WHAT TO PRODUCE: The required output is a word-for-word copy of the lines from the line bearing "data.materials.append(emerald())" through the line bearing "before = set(bpy.data.objects)", inclusive, and no other lines.

PROVIDED DATA:
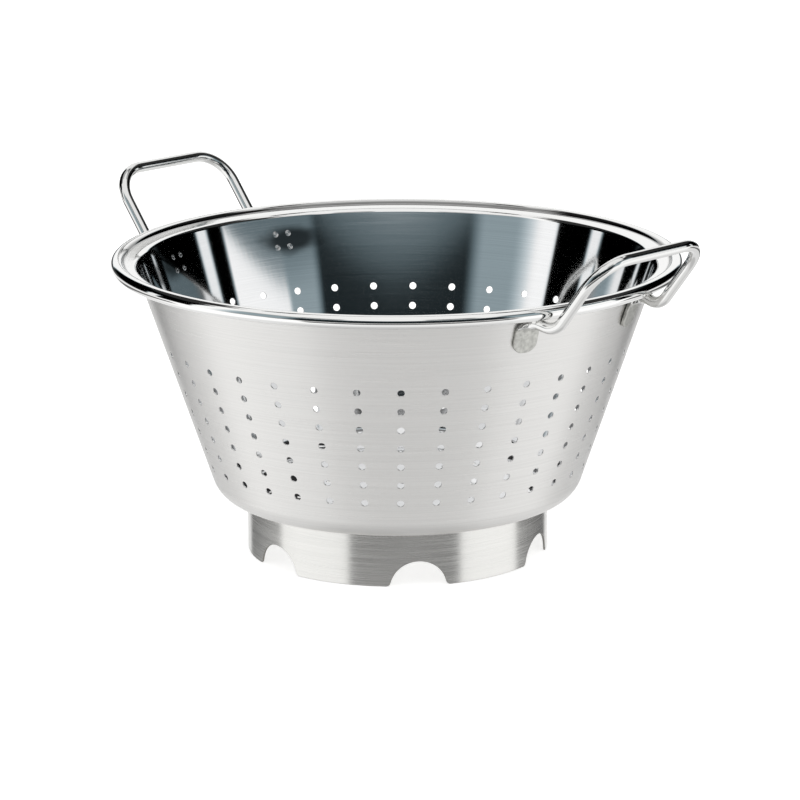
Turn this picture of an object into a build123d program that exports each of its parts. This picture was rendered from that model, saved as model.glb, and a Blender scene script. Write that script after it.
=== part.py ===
...
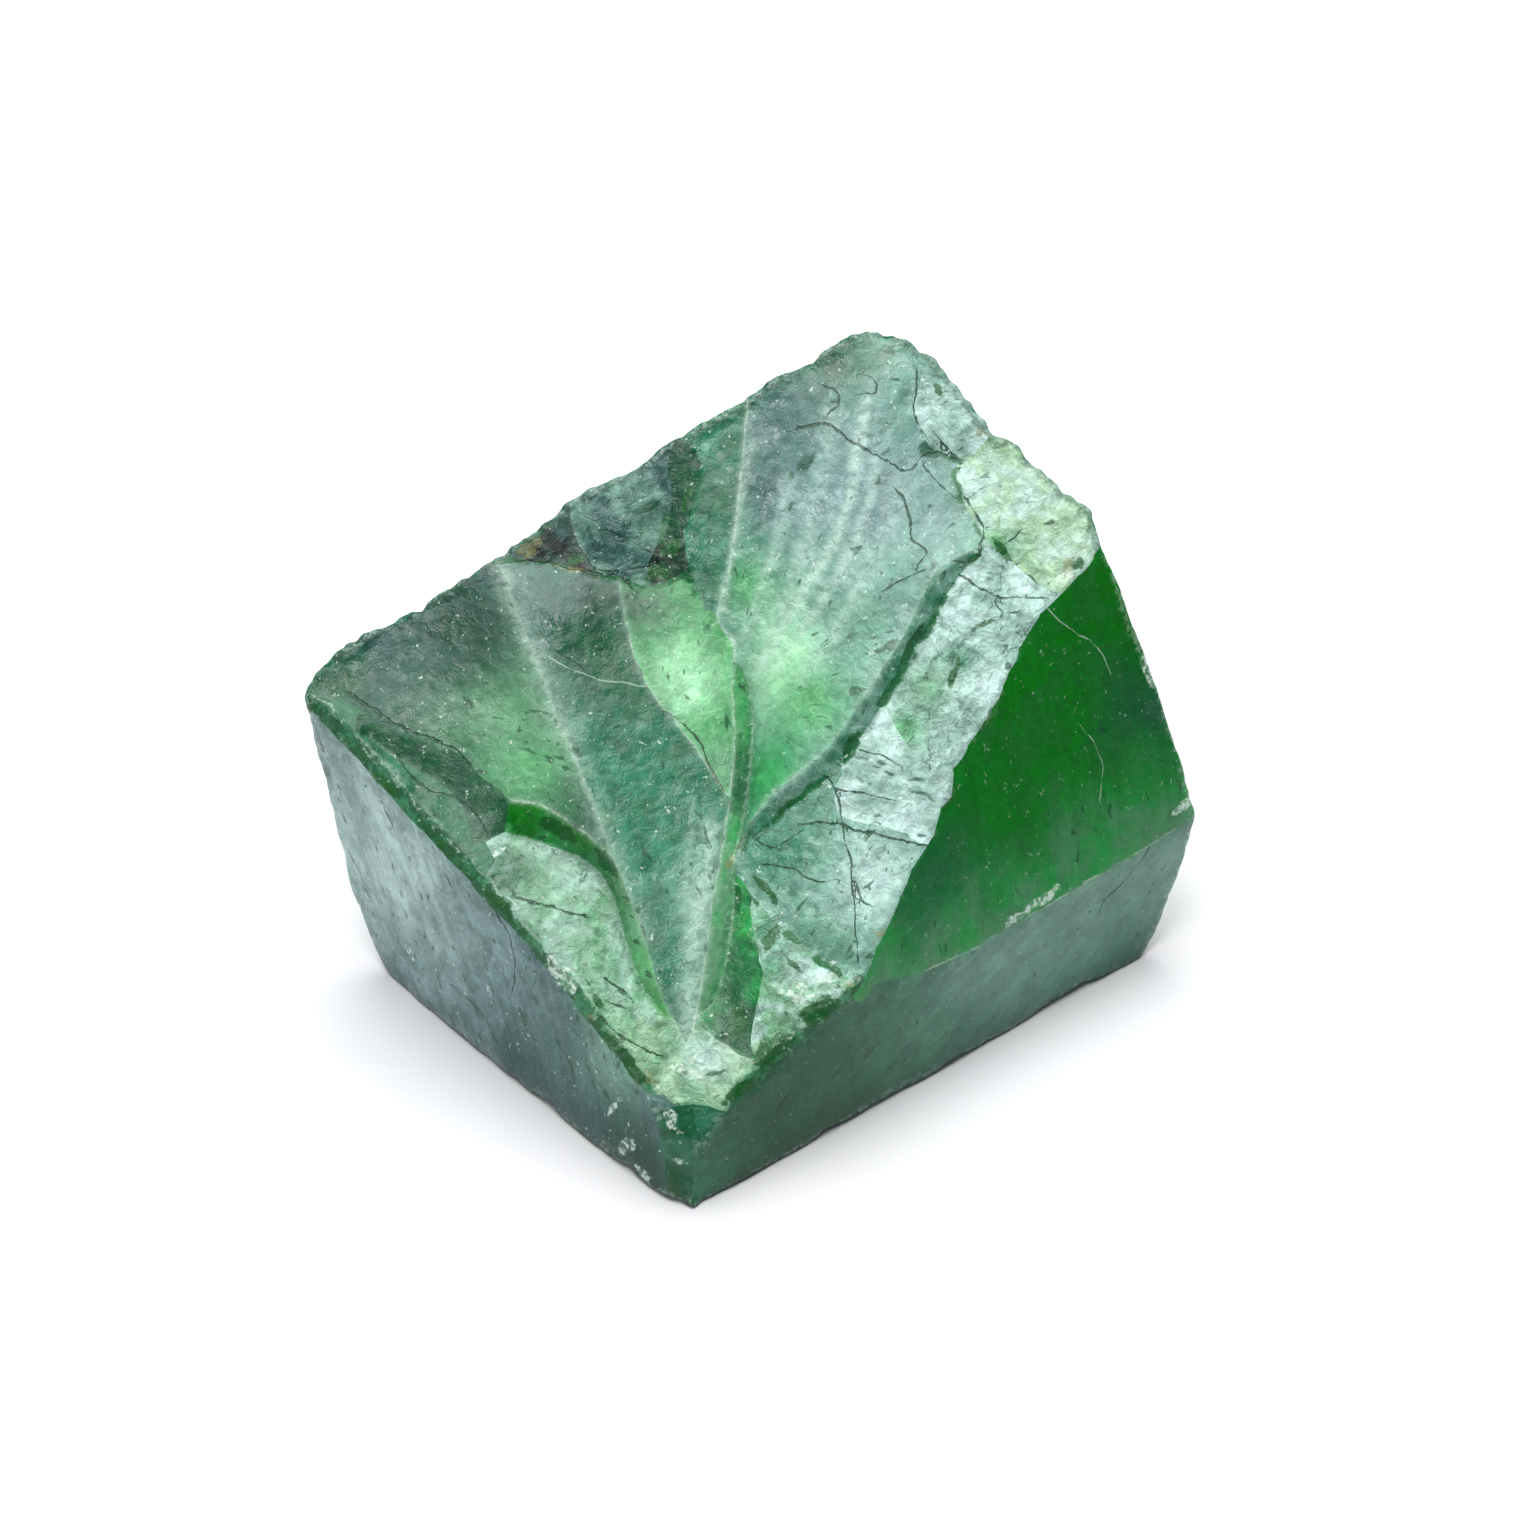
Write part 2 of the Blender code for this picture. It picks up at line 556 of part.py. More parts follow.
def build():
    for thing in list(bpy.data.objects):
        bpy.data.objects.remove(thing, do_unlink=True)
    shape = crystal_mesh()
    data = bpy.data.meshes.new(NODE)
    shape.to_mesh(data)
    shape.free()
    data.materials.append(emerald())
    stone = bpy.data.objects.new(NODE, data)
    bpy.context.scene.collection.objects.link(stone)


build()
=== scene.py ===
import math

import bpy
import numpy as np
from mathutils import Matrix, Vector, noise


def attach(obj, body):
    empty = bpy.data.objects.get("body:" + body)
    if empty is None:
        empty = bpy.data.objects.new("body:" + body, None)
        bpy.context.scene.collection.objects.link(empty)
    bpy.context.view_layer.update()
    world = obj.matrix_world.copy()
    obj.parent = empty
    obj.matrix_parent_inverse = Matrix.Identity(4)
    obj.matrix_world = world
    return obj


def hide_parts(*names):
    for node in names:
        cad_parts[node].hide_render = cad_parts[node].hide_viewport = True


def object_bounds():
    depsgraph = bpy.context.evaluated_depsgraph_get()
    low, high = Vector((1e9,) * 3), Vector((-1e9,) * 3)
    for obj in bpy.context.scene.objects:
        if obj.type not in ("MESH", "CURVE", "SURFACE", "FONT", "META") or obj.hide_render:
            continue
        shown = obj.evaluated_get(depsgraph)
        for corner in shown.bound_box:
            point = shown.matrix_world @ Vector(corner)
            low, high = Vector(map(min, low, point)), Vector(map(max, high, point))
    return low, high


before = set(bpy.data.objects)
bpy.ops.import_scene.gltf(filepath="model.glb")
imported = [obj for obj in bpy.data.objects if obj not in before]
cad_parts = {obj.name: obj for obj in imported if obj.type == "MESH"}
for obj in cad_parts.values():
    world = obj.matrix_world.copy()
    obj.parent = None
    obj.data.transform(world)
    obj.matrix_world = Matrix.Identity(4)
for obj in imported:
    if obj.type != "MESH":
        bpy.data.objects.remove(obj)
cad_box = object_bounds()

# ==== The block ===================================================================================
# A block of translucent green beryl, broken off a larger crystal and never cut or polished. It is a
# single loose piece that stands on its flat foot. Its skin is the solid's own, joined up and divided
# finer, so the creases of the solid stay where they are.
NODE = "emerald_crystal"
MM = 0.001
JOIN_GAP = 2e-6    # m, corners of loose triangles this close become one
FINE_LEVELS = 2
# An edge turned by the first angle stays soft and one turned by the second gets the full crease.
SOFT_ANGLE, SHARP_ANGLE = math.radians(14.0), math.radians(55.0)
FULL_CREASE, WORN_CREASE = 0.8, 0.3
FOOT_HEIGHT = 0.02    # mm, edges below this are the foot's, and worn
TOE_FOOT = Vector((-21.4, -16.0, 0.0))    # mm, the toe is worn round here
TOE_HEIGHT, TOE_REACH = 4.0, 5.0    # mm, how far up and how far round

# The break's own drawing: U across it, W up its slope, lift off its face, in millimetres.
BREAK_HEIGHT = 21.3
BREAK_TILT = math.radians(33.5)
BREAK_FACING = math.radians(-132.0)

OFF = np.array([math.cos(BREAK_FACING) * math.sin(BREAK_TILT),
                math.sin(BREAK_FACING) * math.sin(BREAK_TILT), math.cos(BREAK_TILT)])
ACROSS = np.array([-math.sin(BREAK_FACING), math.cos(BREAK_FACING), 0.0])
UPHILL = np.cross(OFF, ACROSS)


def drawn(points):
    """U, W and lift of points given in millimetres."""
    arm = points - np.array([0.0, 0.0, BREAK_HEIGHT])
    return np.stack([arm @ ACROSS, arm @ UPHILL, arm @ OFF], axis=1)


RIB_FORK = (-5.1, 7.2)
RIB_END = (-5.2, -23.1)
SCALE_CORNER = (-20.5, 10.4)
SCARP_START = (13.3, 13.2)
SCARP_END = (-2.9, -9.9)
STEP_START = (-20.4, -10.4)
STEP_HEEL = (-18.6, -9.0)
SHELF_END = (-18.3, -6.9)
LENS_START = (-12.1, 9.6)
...
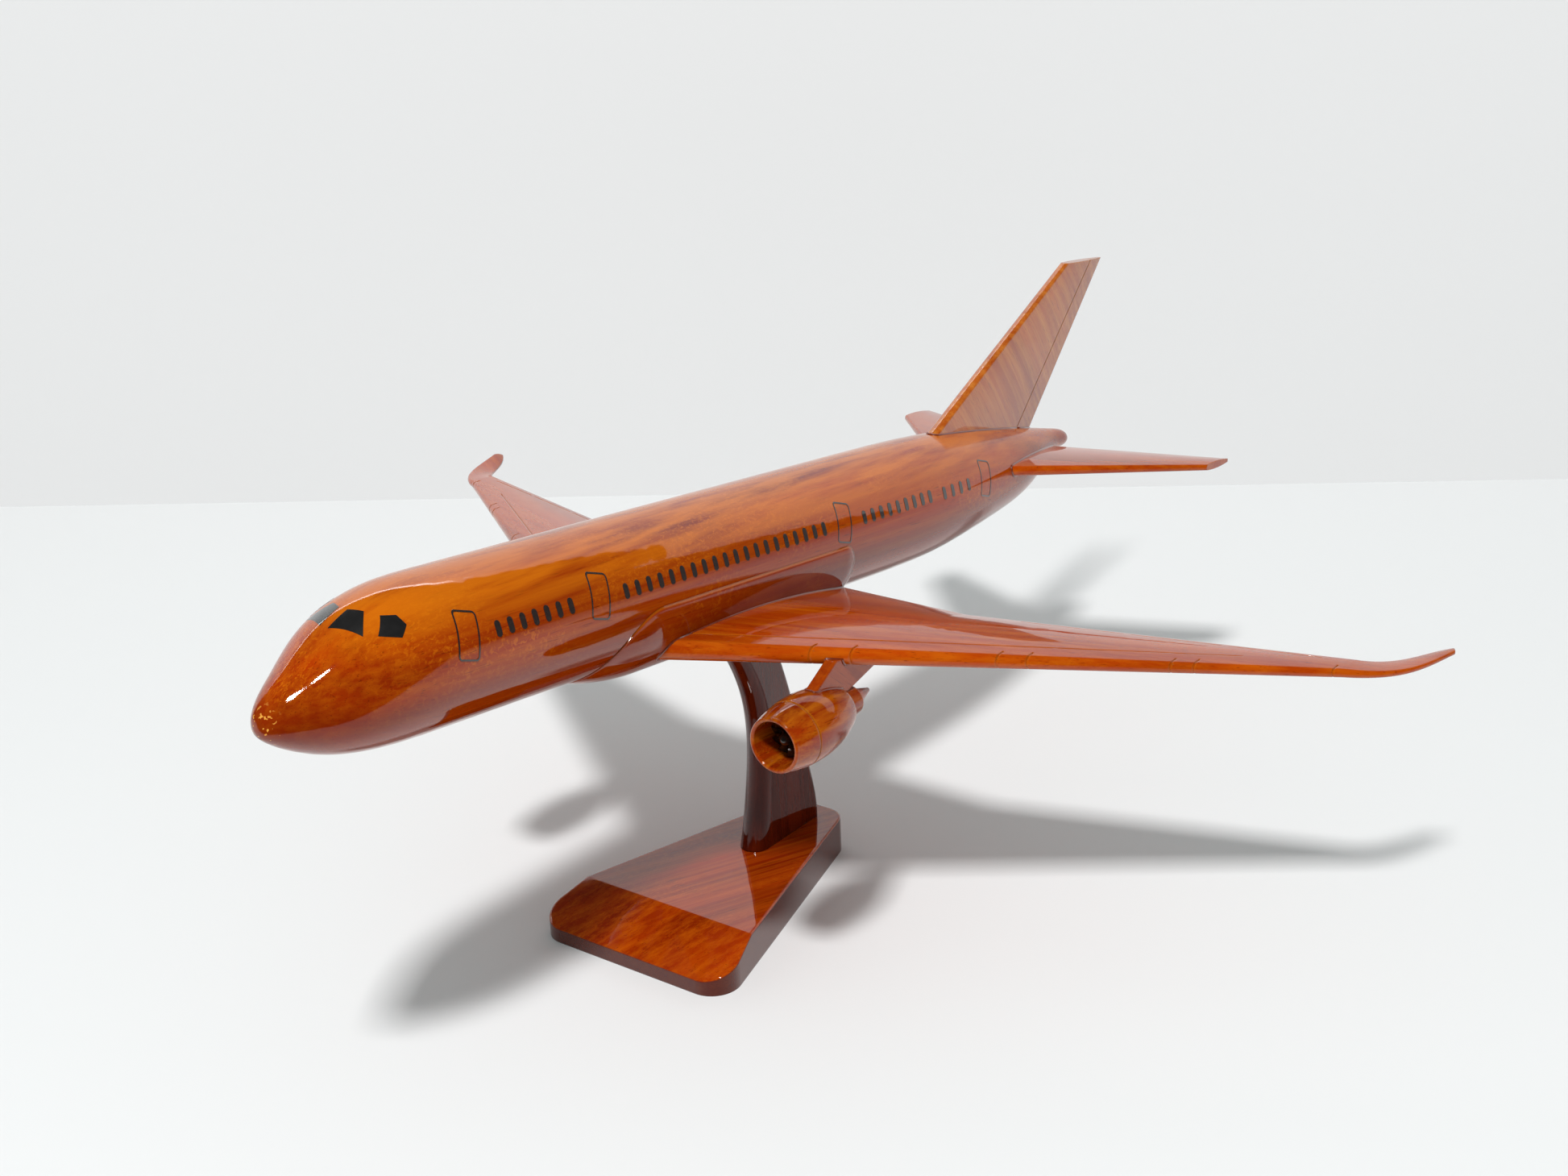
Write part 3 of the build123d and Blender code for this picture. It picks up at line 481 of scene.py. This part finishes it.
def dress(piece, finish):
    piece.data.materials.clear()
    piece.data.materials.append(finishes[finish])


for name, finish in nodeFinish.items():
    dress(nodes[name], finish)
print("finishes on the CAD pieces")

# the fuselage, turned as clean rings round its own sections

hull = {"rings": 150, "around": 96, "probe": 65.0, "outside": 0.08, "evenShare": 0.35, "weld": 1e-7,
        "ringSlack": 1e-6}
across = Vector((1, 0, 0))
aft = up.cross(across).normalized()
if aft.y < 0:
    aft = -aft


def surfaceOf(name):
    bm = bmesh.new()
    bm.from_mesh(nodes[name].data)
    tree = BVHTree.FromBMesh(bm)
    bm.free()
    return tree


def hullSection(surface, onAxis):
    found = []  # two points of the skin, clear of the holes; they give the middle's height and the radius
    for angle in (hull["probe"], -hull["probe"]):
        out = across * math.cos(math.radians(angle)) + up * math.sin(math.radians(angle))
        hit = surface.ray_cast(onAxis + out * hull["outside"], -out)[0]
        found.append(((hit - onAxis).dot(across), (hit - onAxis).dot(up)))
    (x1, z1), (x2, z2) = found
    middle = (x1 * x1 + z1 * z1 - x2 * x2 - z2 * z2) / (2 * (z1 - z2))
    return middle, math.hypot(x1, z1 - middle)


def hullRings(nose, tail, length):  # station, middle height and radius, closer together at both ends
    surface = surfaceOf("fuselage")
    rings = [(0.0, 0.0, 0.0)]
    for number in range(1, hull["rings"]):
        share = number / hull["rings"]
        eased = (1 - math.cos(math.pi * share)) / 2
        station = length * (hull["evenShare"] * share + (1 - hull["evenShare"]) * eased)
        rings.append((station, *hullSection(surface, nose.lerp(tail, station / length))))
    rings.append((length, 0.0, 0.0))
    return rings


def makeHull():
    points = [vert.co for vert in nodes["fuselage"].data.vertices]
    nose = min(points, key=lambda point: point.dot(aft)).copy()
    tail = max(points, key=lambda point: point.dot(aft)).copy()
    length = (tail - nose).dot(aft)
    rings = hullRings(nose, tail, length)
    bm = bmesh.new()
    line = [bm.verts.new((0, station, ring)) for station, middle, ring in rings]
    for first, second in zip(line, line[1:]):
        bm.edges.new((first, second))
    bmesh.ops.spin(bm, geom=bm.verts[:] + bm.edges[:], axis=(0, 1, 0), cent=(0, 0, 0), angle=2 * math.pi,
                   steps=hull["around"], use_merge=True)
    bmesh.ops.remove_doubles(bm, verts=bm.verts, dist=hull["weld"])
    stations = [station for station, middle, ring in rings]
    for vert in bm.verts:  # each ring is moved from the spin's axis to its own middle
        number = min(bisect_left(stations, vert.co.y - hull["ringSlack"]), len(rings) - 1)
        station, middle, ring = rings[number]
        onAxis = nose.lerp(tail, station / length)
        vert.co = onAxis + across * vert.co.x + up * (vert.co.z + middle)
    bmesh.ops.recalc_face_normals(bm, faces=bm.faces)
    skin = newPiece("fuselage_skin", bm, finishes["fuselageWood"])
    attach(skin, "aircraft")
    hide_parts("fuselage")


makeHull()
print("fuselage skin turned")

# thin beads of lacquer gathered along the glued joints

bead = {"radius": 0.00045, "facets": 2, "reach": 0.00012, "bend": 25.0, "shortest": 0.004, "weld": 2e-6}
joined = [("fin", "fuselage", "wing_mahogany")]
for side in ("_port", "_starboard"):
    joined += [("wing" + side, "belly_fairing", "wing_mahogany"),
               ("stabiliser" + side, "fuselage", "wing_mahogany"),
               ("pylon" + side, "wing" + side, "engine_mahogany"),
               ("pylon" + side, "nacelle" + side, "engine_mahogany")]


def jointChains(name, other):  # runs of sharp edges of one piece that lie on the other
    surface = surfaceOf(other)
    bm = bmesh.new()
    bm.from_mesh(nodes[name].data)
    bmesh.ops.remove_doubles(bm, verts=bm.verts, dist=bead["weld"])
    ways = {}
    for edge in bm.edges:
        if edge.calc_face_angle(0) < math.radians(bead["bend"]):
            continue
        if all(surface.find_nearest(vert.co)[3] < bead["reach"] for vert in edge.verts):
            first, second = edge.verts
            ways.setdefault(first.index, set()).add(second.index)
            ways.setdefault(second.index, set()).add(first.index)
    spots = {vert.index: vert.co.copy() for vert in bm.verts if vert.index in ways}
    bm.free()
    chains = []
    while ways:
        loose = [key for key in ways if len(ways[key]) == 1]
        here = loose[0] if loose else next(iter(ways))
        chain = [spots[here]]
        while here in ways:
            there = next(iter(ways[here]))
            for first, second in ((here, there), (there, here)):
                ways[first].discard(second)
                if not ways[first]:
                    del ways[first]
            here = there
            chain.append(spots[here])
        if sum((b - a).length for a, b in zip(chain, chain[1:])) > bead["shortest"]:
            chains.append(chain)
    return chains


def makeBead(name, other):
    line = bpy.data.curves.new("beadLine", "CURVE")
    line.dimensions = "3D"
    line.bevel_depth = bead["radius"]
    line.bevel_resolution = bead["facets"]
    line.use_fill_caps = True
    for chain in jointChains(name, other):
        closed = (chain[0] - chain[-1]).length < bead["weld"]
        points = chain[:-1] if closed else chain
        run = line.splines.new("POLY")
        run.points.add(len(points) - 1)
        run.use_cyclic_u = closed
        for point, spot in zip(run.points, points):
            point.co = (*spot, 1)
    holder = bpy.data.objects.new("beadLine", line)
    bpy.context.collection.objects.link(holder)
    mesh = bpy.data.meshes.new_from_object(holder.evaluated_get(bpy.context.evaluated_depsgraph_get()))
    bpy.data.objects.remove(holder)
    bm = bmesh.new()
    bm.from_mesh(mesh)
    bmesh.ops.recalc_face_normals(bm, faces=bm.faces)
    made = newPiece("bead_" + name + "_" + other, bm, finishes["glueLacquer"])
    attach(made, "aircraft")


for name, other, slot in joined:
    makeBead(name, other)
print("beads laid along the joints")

SOLUTION TO THIS TASK:
    data.materials.append(emerald())
    stone = bpy.data.objects.new(NODE, data)
    bpy.context.scene.collection.objects.link(stone)


build()
=== scene.py ===
import math

import bpy
import numpy as np
from mathutils import Matrix, Vector, noise


def attach(obj, body):
    empty = bpy.data.objects.get("body:" + body)
    if empty is None:
        empty = bpy.data.objects.new("body:" + body, None)
        bpy.context.scene.collection.objects.link(empty)
    bpy.context.view_layer.update()
    world = obj.matrix_world.copy()
    obj.parent = empty
    obj.matrix_parent_inverse = Matrix.Identity(4)
    obj.matrix_world = world
    return obj


def hide_parts(*names):
    for node in names:
        cad_parts[node].hide_render = cad_parts[node].hide_viewport = True


def object_bounds():
    depsgraph = bpy.context.evaluated_depsgraph_get()
    low, high = Vector((1e9,) * 3), Vector((-1e9,) * 3)
    for obj in bpy.context.scene.objects:
        if obj.type not in ("MESH", "CURVE", "SURFACE", "FONT", "META") or obj.hide_render:
            continue
        shown = obj.evaluated_get(depsgraph)
        for corner in shown.bound_box:
            point = shown.matrix_world @ Vector(corner)
            low, high = Vector(map(min, low, point)), Vector(map(max, high, point))
    return low, high


before = set(bpy.data.objects)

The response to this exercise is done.